音楽ライターが、書けなかった話

元々音楽をやっている人間にとって「音楽ライター」の仕事は夢がある。とは言ってもライター業自体、経済的な現実は厳しいと言われている。にもかかわらずこの仕事を続けられている要素として著者は、

「音楽が好きであること。さらに考えてみると、仕事のなかで心が震える瞬間があるからだ」(p.10より)

とある。経済的な厳しさをも吹き飛ばす様な「瞬間」に著者は何度も立ち会ってきた。その瞬間とエピソードを本書にしたためている。

1.「天才音楽家たちの素顔」
本書で取り上げられている音楽家に日本人はほとんどいない。その数少ない日本人として坂本龍一が取り上げられている。日本人以外にもロン・カーターやハービー・ハンコックなど、「天才」と賞される音楽家たちの取材エピソードが収録されている。もちろんWikipediaや音楽情報誌で取り上げられなかったほどの裏話が目白押しである。
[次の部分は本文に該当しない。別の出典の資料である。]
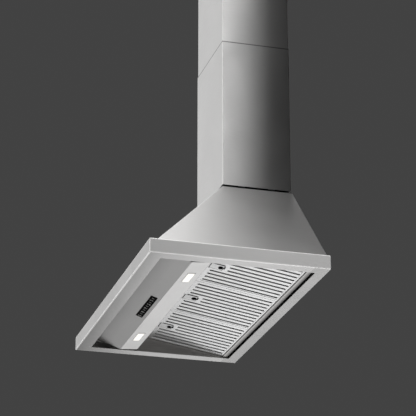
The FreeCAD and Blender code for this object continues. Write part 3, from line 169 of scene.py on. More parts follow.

2.「アーティストもまた、アーティストのファンなのです」
裏話はなにもアーティストばかりではない。アーティストと関わりのある大物女優など有名人、あるいはファンにまつわるエピソードについて取り上げている。本章を読んでいると色々なファンがあり、その支えもあってファンもアーティストによって育てられ、アーティストもファンによって支えられている事を知る事ができる。

3.「黒い白人、白い黒人」
人種と音楽の関わりは様々である。しかもそれが差別の元になる事も少なくない。とはいえ、最近では人種差別が露骨に起こっておらず、むしろ音楽を通じた関わり合いもある。ジャズやブルース、レゲエ、ゴスペルというと「黒人音楽」として挙げられるのだが、それらの音楽、及びシンガーたちとの関わり合いについて取り上げている。

4.「音楽が生まれる街」
「音楽の街」と呼ばれる所は世界中どこにでもある。例えば神奈川だと川崎が「音楽の街」と標榜し、駅前には色々なストリートミュージシャンが平日の夜や休日に演奏される。しかしそういった所は音楽が生まれると言うよりも音楽を奏でる街といえる。
では、音楽が生まれる街として本章で挙げられるのはどこか、それはアメリカ・ニューヨークを挙げている。

5.「音楽ライターという商売」
本章は音楽ライターになりたい方へ送る助言と言った所である。音楽ライターに限らず、作家やライターなどの物書きは誰でもなる事ができるが、実際に整形を立てられるほどになっている方は少ない。もちろん音楽ライターを育成する期間も存在するのだが、実際に学んだからと言ってすぐにライターになれるわけでもない。厳しい世界であるのだが、楽しい面もあるという。もちろん著者自身も様々な苦楽があった。

本書はまさに音楽関係者の「オフレコ」と言える様な話がぎっしりと詰まっている。数多くの音楽家、ファン、関係者の取材を行った事により、本当に知る事のできなかった「裏話」を知る事ができるので「面白い」と言える一冊である。